[Stored data]
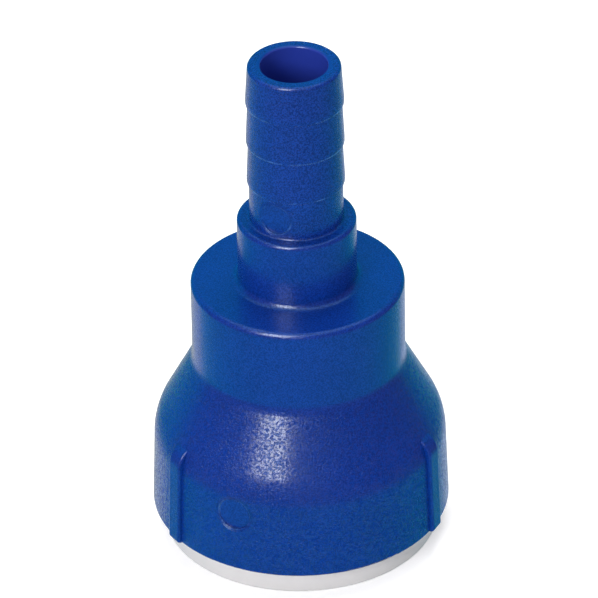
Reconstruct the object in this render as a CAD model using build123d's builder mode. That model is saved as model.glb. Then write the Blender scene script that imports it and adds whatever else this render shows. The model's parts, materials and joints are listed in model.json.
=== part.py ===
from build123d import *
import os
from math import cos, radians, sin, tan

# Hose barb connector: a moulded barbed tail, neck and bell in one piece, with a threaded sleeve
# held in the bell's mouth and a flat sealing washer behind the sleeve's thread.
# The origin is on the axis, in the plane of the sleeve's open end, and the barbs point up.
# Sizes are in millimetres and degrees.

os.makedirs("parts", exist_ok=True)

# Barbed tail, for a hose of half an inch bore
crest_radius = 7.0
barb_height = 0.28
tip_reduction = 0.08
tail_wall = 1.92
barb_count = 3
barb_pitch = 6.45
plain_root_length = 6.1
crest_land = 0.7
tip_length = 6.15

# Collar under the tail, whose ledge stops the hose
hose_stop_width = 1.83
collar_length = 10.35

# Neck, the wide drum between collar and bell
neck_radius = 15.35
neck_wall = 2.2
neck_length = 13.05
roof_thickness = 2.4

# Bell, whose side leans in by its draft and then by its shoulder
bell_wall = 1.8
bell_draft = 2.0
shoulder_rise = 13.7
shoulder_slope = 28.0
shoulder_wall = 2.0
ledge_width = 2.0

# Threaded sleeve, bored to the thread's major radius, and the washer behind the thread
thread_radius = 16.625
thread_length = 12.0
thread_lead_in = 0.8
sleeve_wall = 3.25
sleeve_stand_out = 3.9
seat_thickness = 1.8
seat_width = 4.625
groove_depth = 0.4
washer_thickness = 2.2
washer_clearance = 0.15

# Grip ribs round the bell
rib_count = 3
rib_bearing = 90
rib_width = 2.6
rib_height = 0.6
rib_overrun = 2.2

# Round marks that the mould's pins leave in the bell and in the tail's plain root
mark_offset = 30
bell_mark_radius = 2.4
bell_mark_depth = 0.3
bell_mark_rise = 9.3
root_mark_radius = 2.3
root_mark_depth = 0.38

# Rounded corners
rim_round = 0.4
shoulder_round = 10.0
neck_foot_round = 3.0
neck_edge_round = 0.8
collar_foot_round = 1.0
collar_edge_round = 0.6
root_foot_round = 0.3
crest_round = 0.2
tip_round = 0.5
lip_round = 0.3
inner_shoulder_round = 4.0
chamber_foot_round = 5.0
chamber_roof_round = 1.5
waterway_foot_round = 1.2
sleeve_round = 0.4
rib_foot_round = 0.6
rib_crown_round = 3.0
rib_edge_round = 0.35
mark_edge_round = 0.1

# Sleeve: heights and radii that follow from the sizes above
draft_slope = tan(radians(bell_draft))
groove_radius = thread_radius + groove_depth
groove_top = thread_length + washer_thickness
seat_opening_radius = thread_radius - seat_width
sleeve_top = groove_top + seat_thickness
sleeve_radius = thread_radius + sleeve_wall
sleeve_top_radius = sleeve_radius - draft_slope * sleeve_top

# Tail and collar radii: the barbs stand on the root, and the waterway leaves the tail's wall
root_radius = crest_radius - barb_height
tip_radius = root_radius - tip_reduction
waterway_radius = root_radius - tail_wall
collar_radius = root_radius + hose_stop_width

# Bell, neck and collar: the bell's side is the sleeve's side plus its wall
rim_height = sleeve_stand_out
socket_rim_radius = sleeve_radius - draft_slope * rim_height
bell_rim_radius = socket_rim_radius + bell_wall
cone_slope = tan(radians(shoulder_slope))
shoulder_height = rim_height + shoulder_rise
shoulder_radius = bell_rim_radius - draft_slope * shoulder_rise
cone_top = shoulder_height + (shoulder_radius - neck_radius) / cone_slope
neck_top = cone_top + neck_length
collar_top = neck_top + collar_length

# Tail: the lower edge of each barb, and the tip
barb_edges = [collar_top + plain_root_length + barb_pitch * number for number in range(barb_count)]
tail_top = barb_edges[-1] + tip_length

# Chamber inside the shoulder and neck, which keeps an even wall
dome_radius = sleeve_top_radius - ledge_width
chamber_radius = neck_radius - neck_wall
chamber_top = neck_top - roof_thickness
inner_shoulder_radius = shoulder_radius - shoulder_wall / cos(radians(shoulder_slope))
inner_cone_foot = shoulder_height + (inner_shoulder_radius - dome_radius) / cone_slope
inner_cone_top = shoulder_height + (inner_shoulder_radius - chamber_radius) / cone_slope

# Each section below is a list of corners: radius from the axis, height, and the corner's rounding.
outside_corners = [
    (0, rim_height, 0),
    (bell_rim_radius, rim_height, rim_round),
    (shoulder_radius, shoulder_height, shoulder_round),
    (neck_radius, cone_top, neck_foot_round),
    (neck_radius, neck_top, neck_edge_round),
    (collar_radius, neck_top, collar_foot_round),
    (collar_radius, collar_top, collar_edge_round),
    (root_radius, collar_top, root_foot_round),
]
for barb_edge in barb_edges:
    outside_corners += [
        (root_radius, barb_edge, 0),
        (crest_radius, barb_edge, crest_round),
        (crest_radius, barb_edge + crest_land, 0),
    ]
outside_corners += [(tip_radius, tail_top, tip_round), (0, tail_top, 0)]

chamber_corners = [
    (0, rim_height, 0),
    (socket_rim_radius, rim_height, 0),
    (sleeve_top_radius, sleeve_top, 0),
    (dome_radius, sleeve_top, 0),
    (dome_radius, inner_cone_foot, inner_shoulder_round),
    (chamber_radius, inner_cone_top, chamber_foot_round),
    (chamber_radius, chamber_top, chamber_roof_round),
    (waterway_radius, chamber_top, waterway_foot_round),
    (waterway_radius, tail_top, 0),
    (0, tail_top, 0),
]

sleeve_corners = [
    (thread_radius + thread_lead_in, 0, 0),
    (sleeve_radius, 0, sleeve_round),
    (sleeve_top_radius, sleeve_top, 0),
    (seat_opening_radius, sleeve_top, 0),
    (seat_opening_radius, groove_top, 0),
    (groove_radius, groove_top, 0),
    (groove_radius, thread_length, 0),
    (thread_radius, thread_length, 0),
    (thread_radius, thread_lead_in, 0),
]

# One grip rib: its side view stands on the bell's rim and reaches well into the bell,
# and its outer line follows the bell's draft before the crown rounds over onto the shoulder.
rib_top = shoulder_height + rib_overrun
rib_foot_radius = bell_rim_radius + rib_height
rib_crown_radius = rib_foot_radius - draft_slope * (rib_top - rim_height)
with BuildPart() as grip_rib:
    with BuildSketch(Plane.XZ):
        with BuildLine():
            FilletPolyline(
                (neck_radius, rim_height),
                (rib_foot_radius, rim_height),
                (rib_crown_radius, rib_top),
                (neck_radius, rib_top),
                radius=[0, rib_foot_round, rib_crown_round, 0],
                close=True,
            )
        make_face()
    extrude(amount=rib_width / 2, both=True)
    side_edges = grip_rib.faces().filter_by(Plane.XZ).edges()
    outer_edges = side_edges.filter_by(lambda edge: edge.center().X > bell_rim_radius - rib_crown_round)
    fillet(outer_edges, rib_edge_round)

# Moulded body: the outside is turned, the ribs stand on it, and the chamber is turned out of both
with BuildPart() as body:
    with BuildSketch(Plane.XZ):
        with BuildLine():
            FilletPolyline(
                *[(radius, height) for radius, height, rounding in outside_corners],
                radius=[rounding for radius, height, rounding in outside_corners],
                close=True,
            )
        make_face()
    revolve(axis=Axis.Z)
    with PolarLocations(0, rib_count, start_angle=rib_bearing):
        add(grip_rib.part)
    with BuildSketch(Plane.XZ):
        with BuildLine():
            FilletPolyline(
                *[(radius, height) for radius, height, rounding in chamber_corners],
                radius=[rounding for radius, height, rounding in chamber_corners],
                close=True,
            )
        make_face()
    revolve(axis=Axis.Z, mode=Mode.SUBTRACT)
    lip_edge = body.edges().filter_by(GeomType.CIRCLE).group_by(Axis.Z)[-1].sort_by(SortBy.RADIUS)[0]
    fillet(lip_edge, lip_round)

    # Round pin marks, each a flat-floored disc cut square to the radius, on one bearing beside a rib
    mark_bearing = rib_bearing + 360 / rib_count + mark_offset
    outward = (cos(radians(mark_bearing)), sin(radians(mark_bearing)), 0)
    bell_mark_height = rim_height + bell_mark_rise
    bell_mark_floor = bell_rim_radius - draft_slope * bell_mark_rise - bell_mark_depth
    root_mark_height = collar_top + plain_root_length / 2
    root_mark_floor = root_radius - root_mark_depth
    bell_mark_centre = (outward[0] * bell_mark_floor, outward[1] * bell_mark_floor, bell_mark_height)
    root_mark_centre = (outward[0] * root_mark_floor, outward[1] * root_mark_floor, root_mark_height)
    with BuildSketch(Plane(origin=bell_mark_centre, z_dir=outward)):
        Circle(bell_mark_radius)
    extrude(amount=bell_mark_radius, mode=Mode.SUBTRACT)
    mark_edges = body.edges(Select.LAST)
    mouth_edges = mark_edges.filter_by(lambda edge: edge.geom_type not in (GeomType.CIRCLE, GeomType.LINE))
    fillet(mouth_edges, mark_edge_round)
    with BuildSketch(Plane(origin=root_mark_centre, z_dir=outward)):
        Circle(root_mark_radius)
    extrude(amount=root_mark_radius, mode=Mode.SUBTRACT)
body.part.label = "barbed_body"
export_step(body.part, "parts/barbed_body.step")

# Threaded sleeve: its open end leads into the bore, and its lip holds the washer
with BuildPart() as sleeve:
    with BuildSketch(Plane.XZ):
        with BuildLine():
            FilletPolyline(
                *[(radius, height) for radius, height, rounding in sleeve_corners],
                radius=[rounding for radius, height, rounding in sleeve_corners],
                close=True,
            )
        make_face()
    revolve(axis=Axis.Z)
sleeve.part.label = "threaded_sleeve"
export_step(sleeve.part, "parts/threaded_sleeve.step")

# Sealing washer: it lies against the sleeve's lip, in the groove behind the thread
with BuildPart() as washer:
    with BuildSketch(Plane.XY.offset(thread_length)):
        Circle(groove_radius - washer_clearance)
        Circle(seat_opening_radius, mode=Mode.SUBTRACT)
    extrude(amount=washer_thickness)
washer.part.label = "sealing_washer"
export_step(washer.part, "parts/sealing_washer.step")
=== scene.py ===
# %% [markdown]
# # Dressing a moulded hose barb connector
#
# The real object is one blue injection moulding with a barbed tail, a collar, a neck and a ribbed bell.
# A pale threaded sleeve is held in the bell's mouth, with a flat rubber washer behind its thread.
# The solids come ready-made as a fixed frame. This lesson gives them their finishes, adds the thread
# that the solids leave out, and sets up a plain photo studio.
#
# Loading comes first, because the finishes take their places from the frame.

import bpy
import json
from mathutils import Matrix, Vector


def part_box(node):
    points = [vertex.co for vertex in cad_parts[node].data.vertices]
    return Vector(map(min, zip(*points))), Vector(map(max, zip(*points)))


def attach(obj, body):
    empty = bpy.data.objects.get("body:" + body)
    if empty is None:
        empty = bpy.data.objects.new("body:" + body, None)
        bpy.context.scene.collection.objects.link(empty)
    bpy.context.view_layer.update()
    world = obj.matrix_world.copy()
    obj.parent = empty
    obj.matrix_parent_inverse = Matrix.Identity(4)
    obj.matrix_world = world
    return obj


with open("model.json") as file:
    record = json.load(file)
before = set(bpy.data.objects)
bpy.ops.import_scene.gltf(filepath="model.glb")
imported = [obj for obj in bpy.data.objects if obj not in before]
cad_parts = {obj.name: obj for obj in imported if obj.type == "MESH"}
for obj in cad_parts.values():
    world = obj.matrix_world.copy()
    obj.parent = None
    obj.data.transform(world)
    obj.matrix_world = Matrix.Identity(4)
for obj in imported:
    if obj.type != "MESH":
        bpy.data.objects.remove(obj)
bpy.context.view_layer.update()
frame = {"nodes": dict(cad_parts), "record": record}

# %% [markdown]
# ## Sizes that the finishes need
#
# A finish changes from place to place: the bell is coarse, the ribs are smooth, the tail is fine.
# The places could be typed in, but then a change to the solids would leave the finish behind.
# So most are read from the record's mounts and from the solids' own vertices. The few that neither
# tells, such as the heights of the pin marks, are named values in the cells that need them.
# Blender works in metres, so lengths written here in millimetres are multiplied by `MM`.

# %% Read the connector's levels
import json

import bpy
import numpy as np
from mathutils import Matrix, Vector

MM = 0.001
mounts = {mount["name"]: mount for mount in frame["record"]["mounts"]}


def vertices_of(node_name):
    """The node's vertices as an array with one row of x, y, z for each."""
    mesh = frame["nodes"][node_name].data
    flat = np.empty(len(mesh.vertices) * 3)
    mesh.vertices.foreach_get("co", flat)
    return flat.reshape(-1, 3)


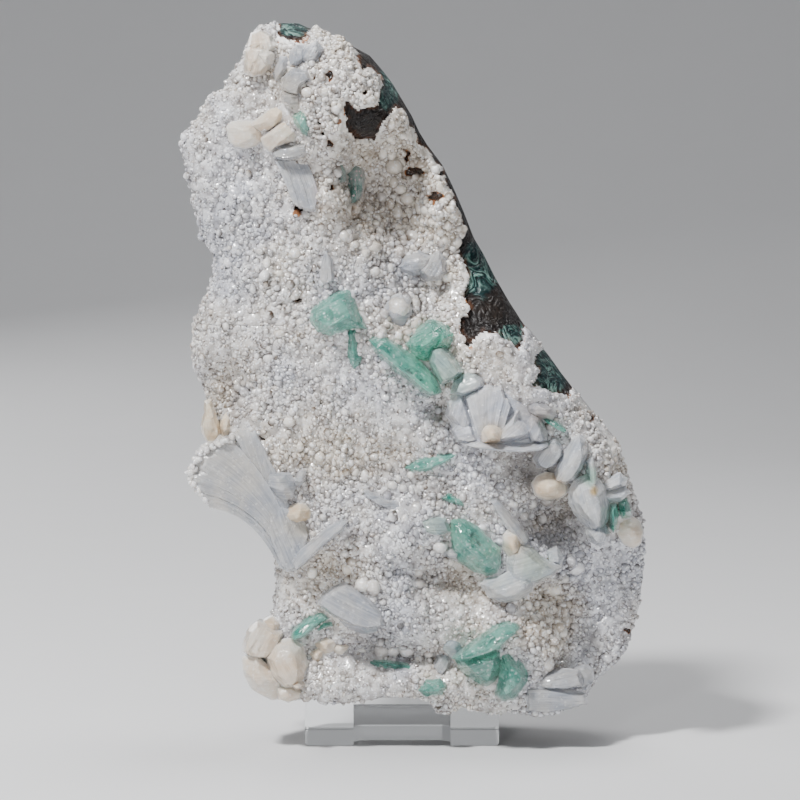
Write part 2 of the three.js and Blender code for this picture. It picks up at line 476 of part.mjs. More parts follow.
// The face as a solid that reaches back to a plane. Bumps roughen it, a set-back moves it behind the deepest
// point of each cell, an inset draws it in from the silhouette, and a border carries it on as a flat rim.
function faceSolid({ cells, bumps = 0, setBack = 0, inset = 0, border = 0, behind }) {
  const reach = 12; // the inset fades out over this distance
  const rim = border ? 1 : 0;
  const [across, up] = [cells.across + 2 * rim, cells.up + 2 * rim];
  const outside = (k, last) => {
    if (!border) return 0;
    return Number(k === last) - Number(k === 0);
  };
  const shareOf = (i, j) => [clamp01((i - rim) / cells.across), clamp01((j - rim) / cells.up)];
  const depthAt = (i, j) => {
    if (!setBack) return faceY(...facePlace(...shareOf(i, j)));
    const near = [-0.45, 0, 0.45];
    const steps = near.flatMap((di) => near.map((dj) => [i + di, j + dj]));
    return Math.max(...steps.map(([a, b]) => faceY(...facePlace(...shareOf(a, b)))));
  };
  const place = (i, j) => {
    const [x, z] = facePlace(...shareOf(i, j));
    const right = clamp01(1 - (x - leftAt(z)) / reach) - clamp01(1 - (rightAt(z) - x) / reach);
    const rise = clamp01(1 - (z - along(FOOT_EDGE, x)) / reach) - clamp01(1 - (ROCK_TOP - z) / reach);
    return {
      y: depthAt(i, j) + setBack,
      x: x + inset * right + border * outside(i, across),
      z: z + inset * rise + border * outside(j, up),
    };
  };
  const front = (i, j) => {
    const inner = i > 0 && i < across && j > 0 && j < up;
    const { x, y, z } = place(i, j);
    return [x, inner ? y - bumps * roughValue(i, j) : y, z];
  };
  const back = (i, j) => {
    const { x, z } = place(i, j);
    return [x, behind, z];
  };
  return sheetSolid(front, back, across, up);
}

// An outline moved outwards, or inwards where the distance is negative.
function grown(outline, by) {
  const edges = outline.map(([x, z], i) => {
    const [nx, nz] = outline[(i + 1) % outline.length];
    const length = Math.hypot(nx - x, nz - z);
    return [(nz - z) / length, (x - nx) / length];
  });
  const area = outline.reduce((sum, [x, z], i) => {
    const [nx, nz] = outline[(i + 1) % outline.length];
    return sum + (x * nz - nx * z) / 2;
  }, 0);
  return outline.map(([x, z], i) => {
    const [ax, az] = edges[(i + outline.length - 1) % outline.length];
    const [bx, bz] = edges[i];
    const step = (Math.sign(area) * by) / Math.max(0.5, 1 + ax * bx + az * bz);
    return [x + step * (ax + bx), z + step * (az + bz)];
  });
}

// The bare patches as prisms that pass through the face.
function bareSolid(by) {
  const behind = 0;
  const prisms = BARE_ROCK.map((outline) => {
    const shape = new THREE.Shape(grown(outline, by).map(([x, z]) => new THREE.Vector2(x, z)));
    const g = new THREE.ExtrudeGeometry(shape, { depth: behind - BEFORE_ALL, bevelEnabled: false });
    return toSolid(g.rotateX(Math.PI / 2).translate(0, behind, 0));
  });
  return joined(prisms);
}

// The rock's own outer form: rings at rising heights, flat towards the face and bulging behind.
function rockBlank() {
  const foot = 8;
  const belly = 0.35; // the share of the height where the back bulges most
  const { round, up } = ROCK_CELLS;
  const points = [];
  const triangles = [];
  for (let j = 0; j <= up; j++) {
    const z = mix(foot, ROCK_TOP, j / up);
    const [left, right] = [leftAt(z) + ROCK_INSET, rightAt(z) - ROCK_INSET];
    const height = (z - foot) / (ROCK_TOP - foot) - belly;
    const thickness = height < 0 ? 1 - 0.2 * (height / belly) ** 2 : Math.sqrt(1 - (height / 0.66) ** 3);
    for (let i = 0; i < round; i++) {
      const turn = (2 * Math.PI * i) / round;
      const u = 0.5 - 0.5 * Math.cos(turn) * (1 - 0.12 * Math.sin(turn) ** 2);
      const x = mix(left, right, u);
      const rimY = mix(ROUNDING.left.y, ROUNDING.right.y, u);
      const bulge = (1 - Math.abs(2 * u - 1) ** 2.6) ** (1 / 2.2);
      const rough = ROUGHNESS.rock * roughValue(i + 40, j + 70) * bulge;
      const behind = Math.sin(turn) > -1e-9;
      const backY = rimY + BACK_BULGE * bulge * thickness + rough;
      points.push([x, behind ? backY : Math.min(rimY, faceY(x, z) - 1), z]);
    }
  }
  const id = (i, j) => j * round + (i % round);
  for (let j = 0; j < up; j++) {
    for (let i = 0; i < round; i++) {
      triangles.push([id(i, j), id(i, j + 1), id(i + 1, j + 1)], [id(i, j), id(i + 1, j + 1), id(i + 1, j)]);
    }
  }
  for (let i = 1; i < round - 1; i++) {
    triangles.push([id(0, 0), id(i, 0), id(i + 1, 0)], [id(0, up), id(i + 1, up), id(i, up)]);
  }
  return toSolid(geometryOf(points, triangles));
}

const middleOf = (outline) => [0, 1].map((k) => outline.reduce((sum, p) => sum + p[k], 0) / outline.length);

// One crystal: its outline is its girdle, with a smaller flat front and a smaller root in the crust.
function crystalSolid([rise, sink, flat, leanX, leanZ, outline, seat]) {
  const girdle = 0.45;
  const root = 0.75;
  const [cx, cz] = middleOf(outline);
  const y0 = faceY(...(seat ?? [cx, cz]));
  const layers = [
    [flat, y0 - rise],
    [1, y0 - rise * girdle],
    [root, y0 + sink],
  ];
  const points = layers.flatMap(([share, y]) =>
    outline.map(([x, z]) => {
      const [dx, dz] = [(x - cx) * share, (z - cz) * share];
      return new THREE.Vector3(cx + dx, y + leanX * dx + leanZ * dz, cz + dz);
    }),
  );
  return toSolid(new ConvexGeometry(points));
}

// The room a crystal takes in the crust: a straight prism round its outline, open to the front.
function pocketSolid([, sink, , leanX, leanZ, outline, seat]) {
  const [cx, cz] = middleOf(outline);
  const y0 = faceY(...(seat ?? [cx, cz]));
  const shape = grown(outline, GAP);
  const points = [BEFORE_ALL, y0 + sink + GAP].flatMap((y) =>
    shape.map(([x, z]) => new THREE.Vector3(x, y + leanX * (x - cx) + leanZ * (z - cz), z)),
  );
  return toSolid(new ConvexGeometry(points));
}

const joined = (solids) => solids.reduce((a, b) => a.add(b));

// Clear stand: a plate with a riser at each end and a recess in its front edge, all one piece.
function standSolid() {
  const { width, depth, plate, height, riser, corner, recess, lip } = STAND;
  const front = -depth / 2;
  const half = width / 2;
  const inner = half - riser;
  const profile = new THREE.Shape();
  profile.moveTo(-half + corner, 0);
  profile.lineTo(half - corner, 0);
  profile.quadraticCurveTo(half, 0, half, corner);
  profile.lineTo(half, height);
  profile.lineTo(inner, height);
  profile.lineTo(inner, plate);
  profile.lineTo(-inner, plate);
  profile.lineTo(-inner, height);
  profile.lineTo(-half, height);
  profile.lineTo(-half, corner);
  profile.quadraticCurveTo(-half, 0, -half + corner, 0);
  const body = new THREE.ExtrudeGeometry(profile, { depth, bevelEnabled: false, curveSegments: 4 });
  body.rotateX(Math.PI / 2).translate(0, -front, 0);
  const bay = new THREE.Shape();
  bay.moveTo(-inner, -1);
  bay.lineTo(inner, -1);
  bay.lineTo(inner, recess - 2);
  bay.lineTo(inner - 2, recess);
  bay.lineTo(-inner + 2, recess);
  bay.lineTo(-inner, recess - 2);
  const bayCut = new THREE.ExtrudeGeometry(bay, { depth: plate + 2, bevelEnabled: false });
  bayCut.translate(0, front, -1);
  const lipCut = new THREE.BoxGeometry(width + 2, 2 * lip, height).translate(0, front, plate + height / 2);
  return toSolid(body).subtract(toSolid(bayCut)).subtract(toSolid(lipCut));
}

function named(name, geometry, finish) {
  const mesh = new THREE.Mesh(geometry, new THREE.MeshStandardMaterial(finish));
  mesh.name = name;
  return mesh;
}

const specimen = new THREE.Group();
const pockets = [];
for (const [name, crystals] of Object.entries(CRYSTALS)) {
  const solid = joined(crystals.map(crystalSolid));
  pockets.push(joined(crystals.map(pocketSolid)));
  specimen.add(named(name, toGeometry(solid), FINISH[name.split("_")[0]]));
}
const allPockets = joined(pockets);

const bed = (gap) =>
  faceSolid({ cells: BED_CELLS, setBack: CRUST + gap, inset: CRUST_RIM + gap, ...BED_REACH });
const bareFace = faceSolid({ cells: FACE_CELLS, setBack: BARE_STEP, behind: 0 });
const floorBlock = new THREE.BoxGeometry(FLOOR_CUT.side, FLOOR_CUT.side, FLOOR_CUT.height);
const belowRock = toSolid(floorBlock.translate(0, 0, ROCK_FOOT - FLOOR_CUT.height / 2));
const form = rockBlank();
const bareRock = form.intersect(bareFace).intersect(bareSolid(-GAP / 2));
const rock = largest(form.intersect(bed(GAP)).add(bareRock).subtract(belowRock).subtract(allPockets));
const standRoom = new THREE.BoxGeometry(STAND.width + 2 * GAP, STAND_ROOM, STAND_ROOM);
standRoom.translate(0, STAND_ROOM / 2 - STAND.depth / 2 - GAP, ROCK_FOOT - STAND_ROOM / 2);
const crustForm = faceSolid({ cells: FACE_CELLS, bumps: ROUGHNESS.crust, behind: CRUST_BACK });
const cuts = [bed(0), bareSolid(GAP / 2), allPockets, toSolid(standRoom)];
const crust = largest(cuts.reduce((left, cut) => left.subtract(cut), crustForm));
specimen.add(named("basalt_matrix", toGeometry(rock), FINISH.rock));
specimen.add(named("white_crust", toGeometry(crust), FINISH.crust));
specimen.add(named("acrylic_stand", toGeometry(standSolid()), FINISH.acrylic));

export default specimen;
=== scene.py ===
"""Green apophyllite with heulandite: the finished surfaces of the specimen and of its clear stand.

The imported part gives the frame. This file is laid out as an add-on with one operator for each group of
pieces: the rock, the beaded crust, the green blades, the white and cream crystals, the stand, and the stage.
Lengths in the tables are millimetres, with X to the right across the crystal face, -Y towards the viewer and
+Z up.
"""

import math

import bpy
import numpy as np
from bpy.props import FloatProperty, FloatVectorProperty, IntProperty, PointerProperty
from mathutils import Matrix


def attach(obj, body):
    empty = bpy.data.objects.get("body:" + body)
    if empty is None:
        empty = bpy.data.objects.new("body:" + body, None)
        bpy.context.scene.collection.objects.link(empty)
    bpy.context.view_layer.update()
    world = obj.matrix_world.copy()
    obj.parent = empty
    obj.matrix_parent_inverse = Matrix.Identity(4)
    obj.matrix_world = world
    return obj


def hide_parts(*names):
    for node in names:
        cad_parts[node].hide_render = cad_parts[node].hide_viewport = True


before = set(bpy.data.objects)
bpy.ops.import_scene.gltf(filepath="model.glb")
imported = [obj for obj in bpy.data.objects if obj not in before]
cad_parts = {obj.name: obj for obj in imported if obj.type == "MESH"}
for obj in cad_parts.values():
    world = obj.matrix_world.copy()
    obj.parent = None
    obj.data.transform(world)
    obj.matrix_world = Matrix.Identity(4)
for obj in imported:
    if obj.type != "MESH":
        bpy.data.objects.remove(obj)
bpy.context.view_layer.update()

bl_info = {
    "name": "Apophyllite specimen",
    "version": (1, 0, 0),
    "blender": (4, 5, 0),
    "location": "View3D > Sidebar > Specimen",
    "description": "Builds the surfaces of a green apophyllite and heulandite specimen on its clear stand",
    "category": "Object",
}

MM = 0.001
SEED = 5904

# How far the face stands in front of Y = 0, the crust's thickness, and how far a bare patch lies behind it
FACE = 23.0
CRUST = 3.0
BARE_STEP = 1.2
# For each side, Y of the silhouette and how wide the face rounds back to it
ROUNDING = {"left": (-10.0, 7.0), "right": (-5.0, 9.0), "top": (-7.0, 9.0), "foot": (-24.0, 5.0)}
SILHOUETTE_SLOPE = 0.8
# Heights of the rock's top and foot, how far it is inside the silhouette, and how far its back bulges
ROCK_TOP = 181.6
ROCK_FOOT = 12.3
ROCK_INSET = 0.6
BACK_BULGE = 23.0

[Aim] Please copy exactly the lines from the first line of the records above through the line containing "ledge_width = 2.0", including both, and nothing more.

[Answer for the task]
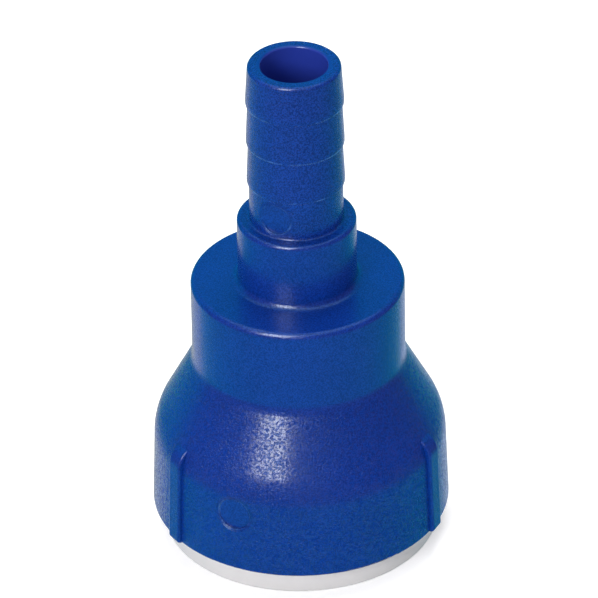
Reconstruct the object in this render as a CAD model using build123d's builder mode. That model is saved as model.glb. Then write the Blender scene script that imports it and adds whatever else this render shows. The model's parts, materials and joints are listed in model.json.
=== part.py ===
from build123d import *
import os
from math import cos, radians, sin, tan

# Hose barb connector: a moulded barbed tail, neck and bell in one piece, with a threaded sleeve
# held in the bell's mouth and a flat sealing washer behind the sleeve's thread.
# The origin is on the axis, in the plane of the sleeve's open end, and the barbs point up.
# Sizes are in millimetres and degrees.

os.makedirs("parts", exist_ok=True)

# Barbed tail, for a hose of half an inch bore
crest_radius = 7.0
barb_height = 0.28
tip_reduction = 0.08
tail_wall = 1.92
barb_count = 3
barb_pitch = 6.45
plain_root_length = 6.1
crest_land = 0.7
tip_length = 6.15

# Collar under the tail, whose ledge stops the hose
hose_stop_width = 1.83
collar_length = 10.35

# Neck, the wide drum between collar and bell
neck_radius = 15.35
neck_wall = 2.2
neck_length = 13.05
roof_thickness = 2.4

# Bell, whose side leans in by its draft and then by its shoulder
bell_wall = 1.8
bell_draft = 2.0
shoulder_rise = 13.7
shoulder_slope = 28.0
shoulder_wall = 2.0
ledge_width = 2.0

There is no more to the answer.